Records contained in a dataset
======
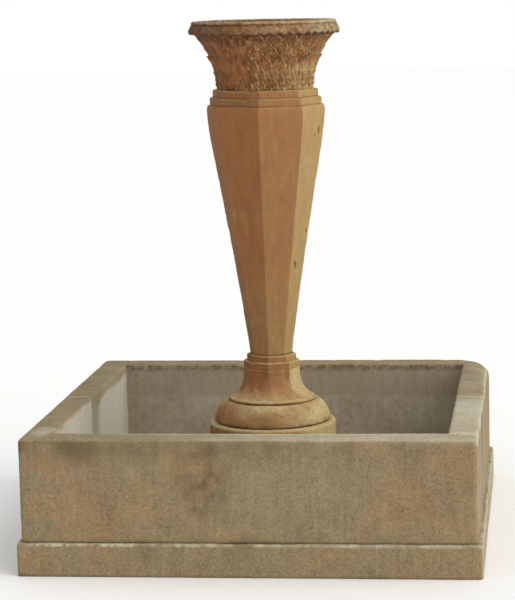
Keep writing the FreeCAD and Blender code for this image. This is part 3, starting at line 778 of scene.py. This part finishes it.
pits = [  # turn in degrees, height, half width, half length, depth
    (80.5, 1.139, 0.0060, 0.013, 0.006), (71.0, 1.128, 0.0045, 0.005, 0.003),
    (84.0, 0.853, 0.0055, 0.007, 0.004), (61.0, 0.757, 0.0060, 0.009, 0.005),
    (58.0, 0.768, 0.0045, 0.005, 0.002)]
pit_dark = np.zeros(len(points))
for degrees, height, wide, long, deep in pits:
    away = (points - on_shaft(degrees, height)) / np.array([wide, wide, long])
    near = np.clip(1 - (away ** 2).sum(axis=1), 0, 1)
    points = points - normal * (deep * near)[:, None]
    pit_dark = np.maximum(pit_dark, near ** 0.5)
tone = column_tone(points, normal)
# The arrises are paler with wear; the rounded shoulder, turned up to the light, is paler with wear and a
# painted highlight.
tone[:, 0] += 0.30 * edge * (rough(points, 0.05, 91) * 0.5 + 0.5)
lower_part = 1 - smooth(points[:, 2], 0.55, 0.95)
# Painted light on the lower shaft, by facing: palest on faces turned to the front, a little on those turned
# right, hardly on those turned left.
tone[:, 0] += lower_part * (0.42 * smooth(normal[:, 0], -1.2, 0.2) - 0.30 * smooth(normal[:, 0], 0.5, 0.9))
tone[:, 1] -= 0.35 * lower_part
tone[:, 0] += 0.30 * smooth(stretched(points, 1, 0.4, 0.016, 88), 0.40, 0.85)
tone[:, 2] += 1.2 * pit_dark + 0.08 * lower_part
make_piece("shaft", points, capped(quads, octagon_points), tone, shaft_stone, "shaft_stone", "shaft")

# ---------------------------------------------------------------------------
# The capital: a flared core covered with rows of overlapping pointed leaves,
# each row shifted half a leaf against the next so that their raised edges run
# as crossing diagonals. It was cast with the neck and is worn on its left.
low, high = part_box("capital_core")
neck_top, core_foot, core_tall = low.z, 0.1325, high.z - low.z
core_flare = high.x - core_foot
core_arc = (core_tall ** 2 + core_flare ** 2) / (2 * core_flare)


def core_radius(up):
    """Radius of the capital's core at a height above the neck."""
    return core_foot + core_arc - np.sqrt(core_arc ** 2 - np.clip(up, 0, core_arc) ** 2)


capital_stone = stone_material(
    "capital_stone", Body=(0.350, 0.160, 0.058), Bleached=(0.47, 0.32, 0.145), Rusty=(0.275, 0.100, 0.032),
    Grimy=(0.100, 0.044, 0.016), Limed=(0.45, 0.39, 0.235), Grain_Size=0.0022, Grain_Contrast=0.8,
    Mottle=0.4, Raggedness=0.5)

levels = np.linspace(0, core_tall, 34)
outline = [(hub, neck_top)] + [(core_radius(up) + 0.0005, neck_top + up) for up in levels] + [(hub, high.z)]
points, faces, normal = worn_solid(turned_rows(resample(outline, 0.006), 144), 93)
tone = column_tone(points, normal)
# Painted shade: the core shows only in the gaps between the leaves, and is painted darker all over.
tone[:, 2] += 0.4
make_piece("capital_core", points, faces, tone, capital_stone, "capital_stone", "capital_core")


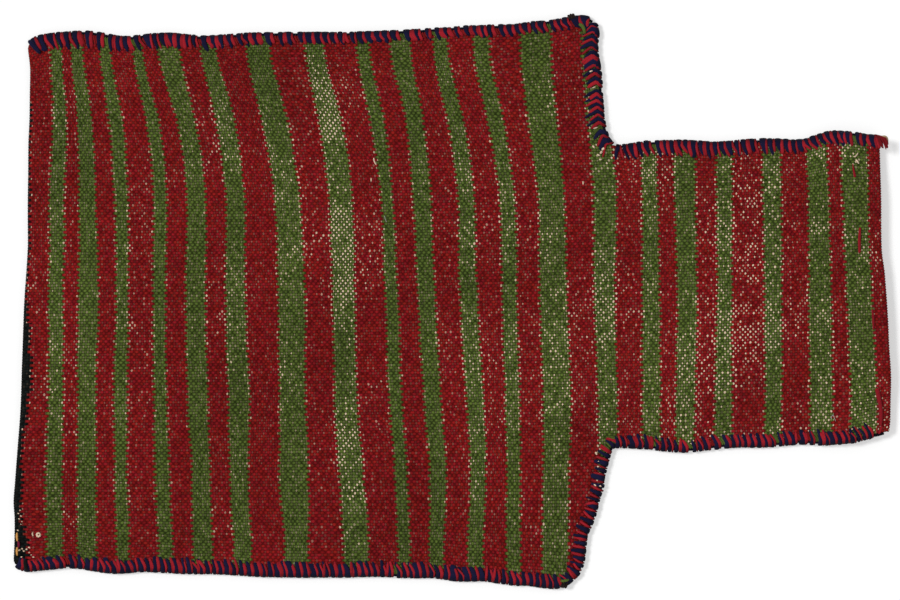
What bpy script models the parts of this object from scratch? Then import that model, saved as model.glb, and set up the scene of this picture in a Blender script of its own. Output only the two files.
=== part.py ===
"""A flat-woven salt bag: one striped wool cloth folded double, sewn up along its sides with a
two-colour overcast and left open at the end of a narrow neck, lying flat and empty.

Metres, +Z up. The bag lies on z = 0 with its neck towards +X and its fold towards -X. A point of
the cloth is named by s, its distance along the warp from the fold, and t, its distance across
from the middle line."""

import bisect
import math

import bmesh
import bpy
from mathutils import Vector

# Widths of the woven bands from the fold to the shoulders, a red and a green one by turns
BODY_BANDS = (
    (0.0122, 0.0090), (0.0114, 0.0135), (0.0124, 0.0083), (0.0159, 0.0107), (0.0139, 0.0120),
    (0.0145, 0.0152), (0.0214, 0.0179), (0.0190, 0.0172), (0.0194, 0.0083), (0.0138, 0.0126),
    (0.0171, 0.0112), (0.0173, 0.0110), (0.0159, 0.0179), (0.0191, 0.0147),
)
# The same from the shoulders to the mouth, which ends in one more red band
NECK_BANDS = (
    (0.0186, 0.0117), (0.0138, 0.0128), (0.0127, 0.0124), (0.0204, 0.0127), (0.0190, 0.0152),
    (0.0100, 0.0179),
)
MOUTH_BAND = 0.0095
DARK_BAND = 0.0085

# The cloth
BODY_WIDTH = 0.3670
NECK_WIDTH = 0.2060
CLOTH_THICKNESS = 0.0020
HEM_DEPTH = 0.0220
LAYER_GAP = 0.0004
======
**Work to be completed:**
Each entry must be reproduced verbatim.

**The solution:**
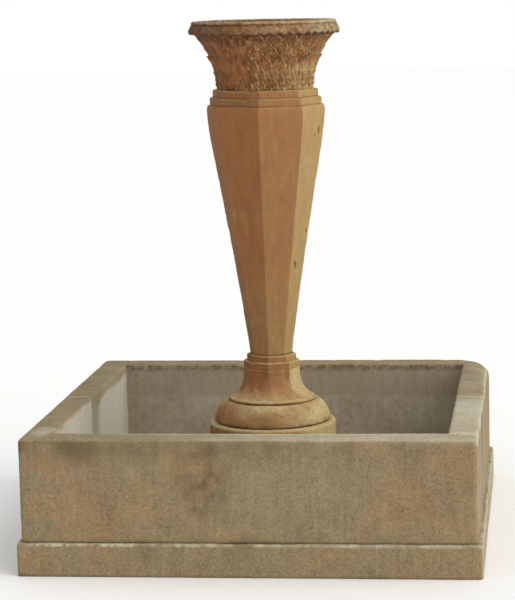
Keep writing the FreeCAD and Blender code for this image. This is part 3, starting at line 778 of scene.py. This part finishes it.
pits = [  # turn in degrees, height, half width, half length, depth
    (80.5, 1.139, 0.0060, 0.013, 0.006), (71.0, 1.128, 0.0045, 0.005, 0.003),
    (84.0, 0.853, 0.0055, 0.007, 0.004), (61.0, 0.757, 0.0060, 0.009, 0.005),
    (58.0, 0.768, 0.0045, 0.005, 0.002)]
pit_dark = np.zeros(len(points))
for degrees, height, wide, long, deep in pits:
    away = (points - on_shaft(degrees, height)) / np.array([wide, wide, long])
    near = np.clip(1 - (away ** 2).sum(axis=1), 0, 1)
    points = points - normal * (deep * near)[:, None]
    pit_dark = np.maximum(pit_dark, near ** 0.5)
tone = column_tone(points, normal)
# The arrises are paler with wear; the rounded shoulder, turned up to the light, is paler with wear and a
# painted highlight.
tone[:, 0] += 0.30 * edge * (rough(points, 0.05, 91) * 0.5 + 0.5)
lower_part = 1 - smooth(points[:, 2], 0.55, 0.95)
# Painted light on the lower shaft, by facing: palest on faces turned to the front, a little on those turned
# right, hardly on those turned left.
tone[:, 0] += lower_part * (0.42 * smooth(normal[:, 0], -1.2, 0.2) - 0.30 * smooth(normal[:, 0], 0.5, 0.9))
tone[:, 1] -= 0.35 * lower_part
tone[:, 0] += 0.30 * smooth(stretched(points, 1, 0.4, 0.016, 88), 0.40, 0.85)
tone[:, 2] += 1.2 * pit_dark + 0.08 * lower_part
make_piece("shaft", points, capped(quads, octagon_points), tone, shaft_stone, "shaft_stone", "shaft")

# ---------------------------------------------------------------------------
# The capital: a flared core covered with rows of overlapping pointed leaves,
# each row shifted half a leaf against the next so that their raised edges run
# as crossing diagonals. It was cast with the neck and is worn on its left.
low, high = part_box("capital_core")
neck_top, core_foot, core_tall = low.z, 0.1325, high.z - low.z
core_flare = high.x - core_foot
core_arc = (core_tall ** 2 + core_flare ** 2) / (2 * core_flare)


def core_radius(up):
    """Radius of the capital's core at a height above the neck."""
    return core_foot + core_arc - np.sqrt(core_arc ** 2 - np.clip(up, 0, core_arc) ** 2)


capital_stone = stone_material(
    "capital_stone", Body=(0.350, 0.160, 0.058), Bleached=(0.47, 0.32, 0.145), Rusty=(0.275, 0.100, 0.032),
    Grimy=(0.100, 0.044, 0.016), Limed=(0.45, 0.39, 0.235), Grain_Size=0.0022, Grain_Contrast=0.8,
    Mottle=0.4, Raggedness=0.5)

levels = np.linspace(0, core_tall, 34)
outline = [(hub, neck_top)] + [(core_radius(up) + 0.0005, neck_top + up) for up in levels] + [(hub, high.z)]
points, faces, normal = worn_solid(turned_rows(resample(outline, 0.006), 144), 93)
tone = column_tone(points, normal)
# Painted shade: the core shows only in the gaps between the leaves, and is painted darker all over.
tone[:, 2] += 0.4
make_piece("capital_core", points, faces, tone, capital_stone, "capital_stone", "capital_core")


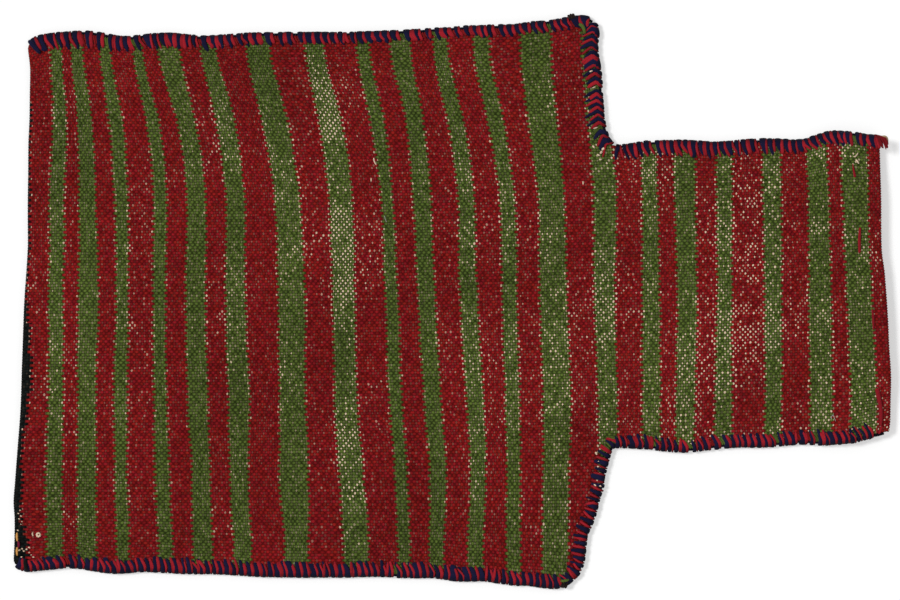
What bpy script models the parts of this object from scratch? Then import that model, saved as model.glb, and set up the scene of this picture in a Blender script of its own. Output only the two files.
=== part.py ===
"""A flat-woven salt bag: one striped wool cloth folded double, sewn up along its sides with a
two-colour overcast and left open at the end of a narrow neck, lying flat and empty.

Metres, +Z up. The bag lies on z = 0 with its neck towards +X and its fold towards -X. A point of
the cloth is named by s, its distance along the warp from the fold, and t, its distance across
from the middle line."""

import bisect
import math

import bmesh
import bpy
from mathutils import Vector

# Widths of the woven bands from the fold to the shoulders, a red and a green one by turns
BODY_BANDS = (
    (0.0122, 0.0090), (0.0114, 0.0135), (0.0124, 0.0083), (0.0159, 0.0107), (0.0139, 0.0120),
    (0.0145, 0.0152), (0.0214, 0.0179), (0.0190, 0.0172), (0.0194, 0.0083), (0.0138, 0.0126),
    (0.0171, 0.0112), (0.0173, 0.0110), (0.0159, 0.0179), (0.0191, 0.0147),
)
# The same from the shoulders to the mouth, which ends in one more red band
NECK_BANDS = (
    (0.0186, 0.0117), (0.0138, 0.0128), (0.0127, 0.0124), (0.0204, 0.0127), (0.0190, 0.0152),
    (0.0100, 0.0179),
)
MOUTH_BAND = 0.0095
DARK_BAND = 0.0085

# The cloth
BODY_WIDTH = 0.3670
NECK_WIDTH = 0.2060
CLOTH_THICKNESS = 0.0020
HEM_DEPTH = 0.0220
LAYER_GAP = 0.0004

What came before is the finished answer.